Upshaw’s last couple of seasons with the Jays were small steps down in production. 1986 he had just 9 home runs hitting .251/.341/.368. He started the season in the cleanup spot of the order, but in June, he moved lower in the order, but he often hit in the two spot over the last couple of months. He had 78 walks and 23 steals just being caught 5 times. In his last season with the Jays, 1987, some of his power returned, he hit 15 home runs. But his on-base dropped. He hit in every spot of the lineup except cleanup.

After the season, with Fred McGriff ready to take the first base job, Willie was sent to the Cleveland. He played just one season there. From there, Upshaw went to Japan and played two seasons. He had a pretty good ten-year career in the major leagues.

Pat Gillick, working for the Yankees, signed Upshaw after he was drafted. Then, as GM of the Blue Jays, Pat choose him in the Rule 5 draft. Bob Elliot tells a story of how hard it was on Gillick to trade Upshaw to Cleveland, who he “thought the world of”.

When Willie retired, he was the career leader in homers (123) and RBI (528) among players with the last name starting with a ‘U’, but Justin Upton and Chase Utley passed him.

Upshaw was the start of a run of really excellent first basemen for the Jays. Fred McGriff, John Olerud, and Carlo Delgado got us through to 2004.

Bill James has him listed as one of the best-looking players of the ‘80s (I think I’m the wrong one to judge) and had him as the 104th best first basemen of all time in his New Historical Baseball Abstract, but that was many years ago. He was a good defensive first baseman, covered more ground than most, had an excellent arm (for a first baseman), and was good at the 3-6-3 double play.

He always got off to a fast start early in the season. Career he hit .282/.369/.525 in April. If you are going to have a hot month, make it the first month of the season.
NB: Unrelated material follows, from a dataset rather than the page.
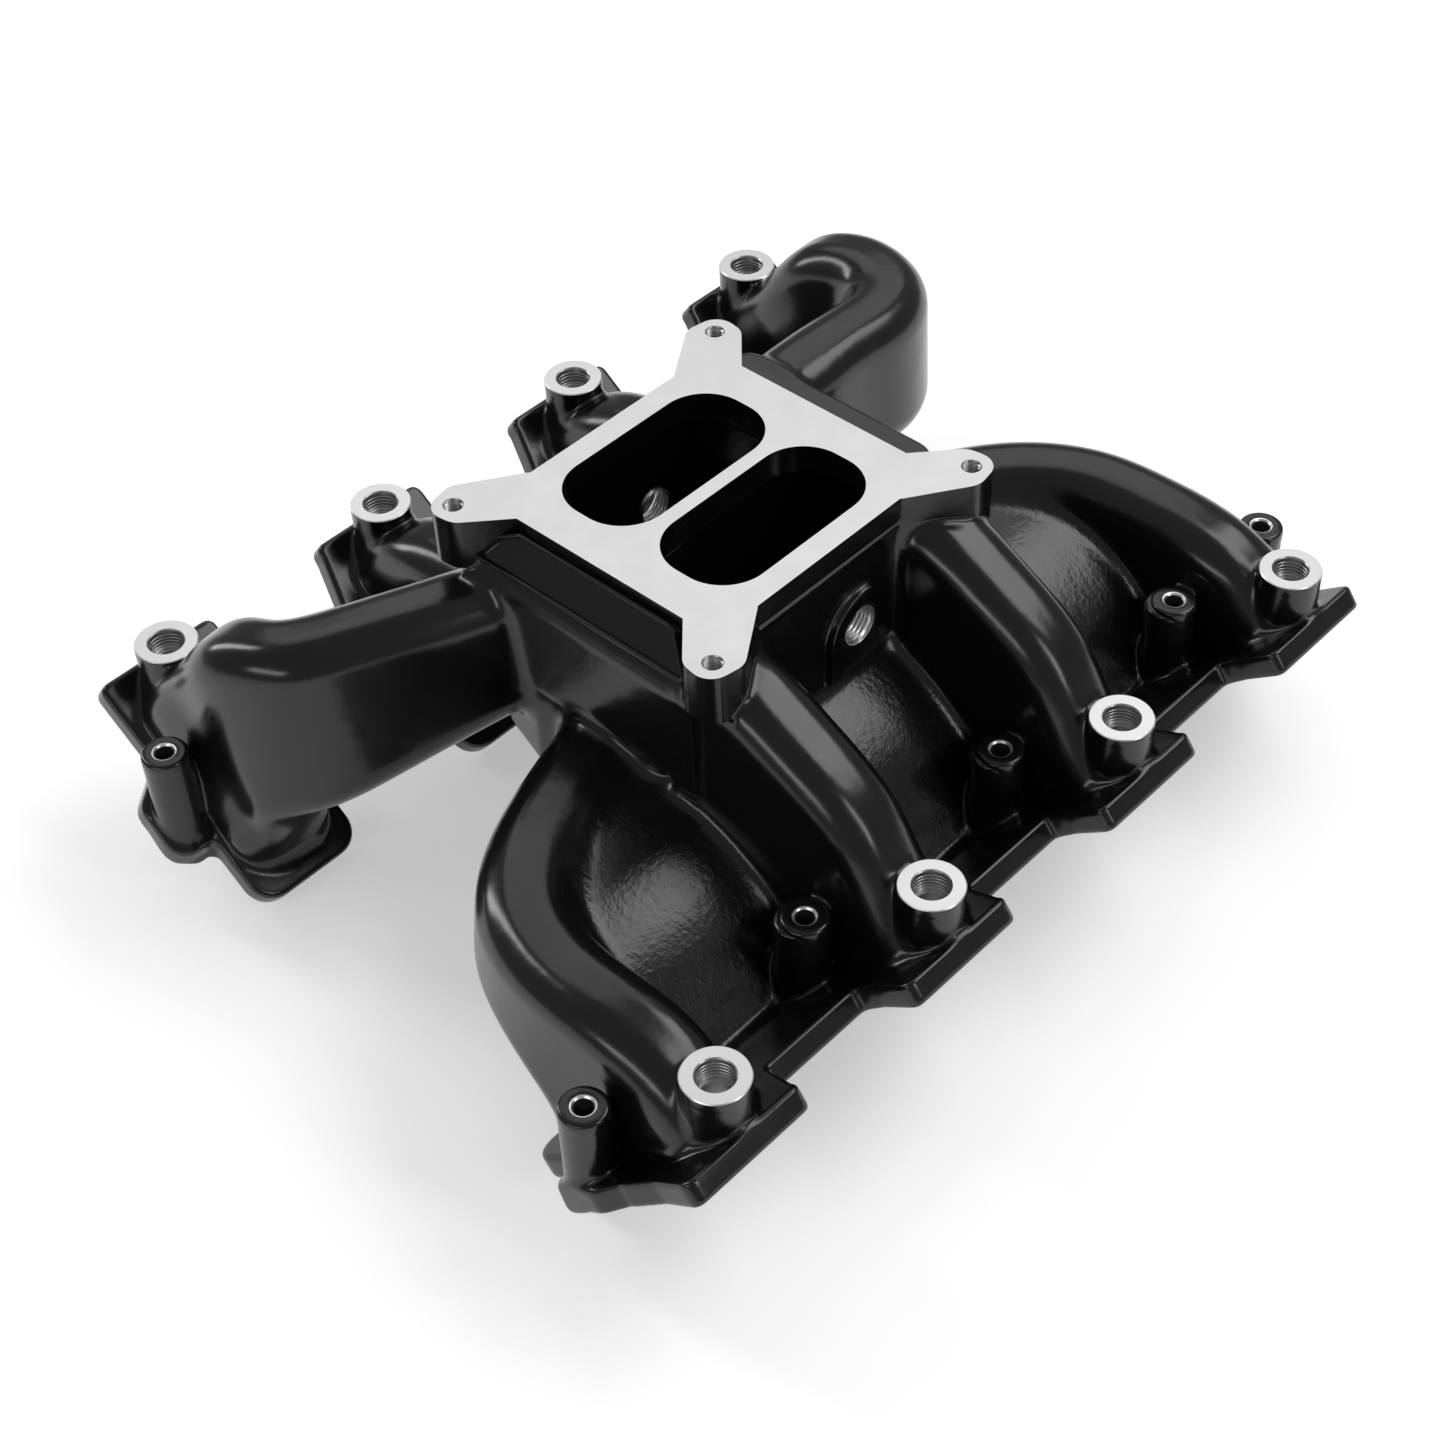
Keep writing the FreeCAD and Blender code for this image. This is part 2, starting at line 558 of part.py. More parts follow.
def build():
    nodes = {}
    layout = runner_layout()
    outers = {name: runner_solid(pairs, 0) for name, pairs in layout.items()}
    inners = {name: runner_solid(pairs, WALL) for name, pairs in layout.items()}
    body = [plenum_outer(), lower_outer()]
    pad = pad_solid()
    panel = front_panel_solid().cut(pad)

    bung_bores = [bung_bore(y) for y in RIGHT_PORTS]
    all_bores = bung_bores + [turned(bore) for bore in bung_bores]
    shafts = [boss_shaft(y) for y in boss_ys()]
    all_shafts = shafts + [turned(shaft) for shaft in shafts]

    flange = flange_solid([port_prism(y, 0, -1, FLANGE_THICKNESS + 1, PORT_CORNER_R)
                           for y in RIGHT_PORTS], shafts)
    groove_top = FLANGE_THICKNESS - SEAL_GROOVE_DEPTH
    for port_y in RIGHT_PORTS:
        flange = flange.cut(seal_ring(port_y, groove_top, FLANGE_THICKNESS + 1))
    for bore in bung_bores:
        flange = flange.cut(bore)
    flanges = {"right": biggest(flange), "left": turned(biggest(flange))}

    around = body + [pad, panel] + list(flanges.values()) + all_bores + all_shafts
    crossing = {"runner_l2": [outers["runner_l1"]], "runner_l3": [outers["runner_l4"]]}
    for name, outer in outers.items():
        solid = trimmed(outer.cut(inners[name]), around + crossing.get(name, []))
        nodes[name] = biggest(solid)

    nodes["carb_pad"] = pad
    nodes["front_panel"] = panel
    bores = list(inners.values()) + [pipe_plug(1), pipe_plug(-1)]
    nodes["plenum_upper"] = plenum_upper_solid(bores)
    nodes["plenum_lower"] = plenum_lower_solid(list(inners.values()))
    nodes["plenum_divider"] = divider_solid()
    nodes["upper_floor"] = upper_floor_solid()
    nodes["front_passage_wall"] = passage_wall(WELL_FRONT_Y, WELL_FRONT_Y + WALL)
    nodes["rear_passage_wall"] = passage_wall(WELL_BACK_Y - WALL, WELL_BACK_Y)
    nodes["pipe_boss_right"] = pipe_boss_solid(1)
    nodes["pipe_boss_left"] = pipe_boss_solid(-1)
    nodes["pipe_rib_right"] = pipe_rib_solid(1)
    nodes["pipe_rib_left"] = pipe_rib_solid(-1)
    nodes["flange_right"] = flanges["right"]
    nodes["flange_left"] = flanges["left"]

    runner_outers = list(outers.values())
    obstacles = runner_outers + body + list(flanges.values()) + all_shafts
    for name, blank in web_blanks().items():
        nodes[name] = biggest(trimmed(blank, obstacles))

    for i, port_y in enumerate(RIGHT_PORTS):
        below = slope_prism([(-40, port_y - 40), (-40, port_y + 40), (160, port_y + 40),
                             (160, port_y - 40)], [1] * 4, 0, 90)
        bung = bung_solid(port_y, [below, outers["runner_r%d" % (i + 1)]])
        nodes["bung_r%d" % (i + 1)] = bung
        left_outer = turned(outers["runner_l%d" % (4 - i)])
        nodes["bung_l%d" % (4 - i)] = turned(bung_solid(port_y, [below, left_outer]))
        seal = seal_ring(port_y, groove_top, groove_top + SEAL_HEIGHT)
        nodes["seal_r%d" % (i + 1)] = seal
        nodes["seal_l%d" % (4 - i)] = turned(seal)

    for i, boss_y in enumerate(boss_ys()):
        boss = shafts[i].cut(boss_hole(boss_y))
        nodes["boss_r%d" % (i + 1)] = boss
        nodes["boss_l%d" % (5 - i)] = turned(boss)
    return nodes


os.makedirs("parts", exist_ok=True)
for node_name, node_shape in build().items():
    node_shape.exportStep("parts/" + node_name + ".step")
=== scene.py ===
import json
import math

import bpy
import numpy as np
import openvdb
from mathutils import Matrix, Vector


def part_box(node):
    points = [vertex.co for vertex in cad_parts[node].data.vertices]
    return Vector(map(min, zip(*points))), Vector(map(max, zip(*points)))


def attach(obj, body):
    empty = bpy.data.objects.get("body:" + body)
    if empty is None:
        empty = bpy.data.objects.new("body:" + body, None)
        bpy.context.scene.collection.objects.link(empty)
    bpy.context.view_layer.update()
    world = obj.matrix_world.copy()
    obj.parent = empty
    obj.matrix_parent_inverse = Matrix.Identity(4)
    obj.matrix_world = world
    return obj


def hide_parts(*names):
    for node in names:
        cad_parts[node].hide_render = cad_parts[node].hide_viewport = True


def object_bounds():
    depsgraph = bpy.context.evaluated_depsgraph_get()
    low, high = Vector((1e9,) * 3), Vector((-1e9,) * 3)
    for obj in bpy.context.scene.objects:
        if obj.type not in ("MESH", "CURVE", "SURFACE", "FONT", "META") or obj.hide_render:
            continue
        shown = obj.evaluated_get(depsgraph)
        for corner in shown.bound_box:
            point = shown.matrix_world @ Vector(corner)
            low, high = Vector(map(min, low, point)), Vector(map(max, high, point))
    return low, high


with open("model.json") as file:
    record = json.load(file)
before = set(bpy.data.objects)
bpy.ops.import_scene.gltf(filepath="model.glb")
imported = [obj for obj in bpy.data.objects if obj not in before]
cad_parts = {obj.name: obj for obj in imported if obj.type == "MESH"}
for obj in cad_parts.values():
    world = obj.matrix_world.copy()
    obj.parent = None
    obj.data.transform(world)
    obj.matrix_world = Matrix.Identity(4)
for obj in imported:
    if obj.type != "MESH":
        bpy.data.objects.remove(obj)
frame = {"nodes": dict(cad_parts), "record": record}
CAD_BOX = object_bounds()

# V8 intake manifold: one casting, skinned over its CAD nodes, with its machined faces, bungs,
# bosses, threads and seals as crisp pieces of their own. Everything is in metres.

MM = 0.001

# Casting skin
VOXEL = 0.85 * MM
BAND = 11
SMOOTHING = 3
FLANGE_SMOOTHING = 2
RUNNER_FILLET = 7 * MM
WEB_FILLET = 7 * MM
FLANGE_FILLET = 5 * MM
BOSS_FILLET = 3.5 * MM
PAD_FILLET = 3.5 * MM
RIB_FILLET = 2 * MM
PAD_INSET = 0.3 * MM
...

Upshaw wasn’t a player I appreciated at the time. I kind of thought he would have been better served with a right-handed batter to platoon with (though he didn’t have huge splits). And his defense wasn’t appreciated, but then it is hard to grade defense at first. Since he threw left-handed, he couldn’t play the other infield positions, though he was athletic enough. It took until he was 26 before he put together a good season and he seemed to age quickly, he was out of the majors by 32.

Upshaw became a hitting coach in the Jays’ minor league system and was the first base coach for the San Francisco Giants in 2007. He spent a few years as manager of the Bridgeport Bluefish of the Atlantic League of Professional Baseball. His son, Chad Upshaw, was a tight end with the Carolina Panthers.

Willie Upshaw’s place among Jay batting leaders:

bWAR: 22nd

Batting Average (>2000 PA) 26th .265

On Base % (>2000 PA) 21st .336

Slugging Average (>2000 PA) 28th .426

Games 8th 1115

Runs 10th 538

Doubles 16th 177

Triples 4th 42

Home Runs 18th 112

RBI 12th 478

Walks 10th 390

Stolen Bases 17th 76

Intentional Walks 4th 46

Sac Bunts: 9th, 27

There is a little feature on Upshaw on YouTube, I don’t know where it came from, it looks like something from TSN. Most of the fun of it is seeing a young Bobby Cox and Tom Cheek talking about Upshaw.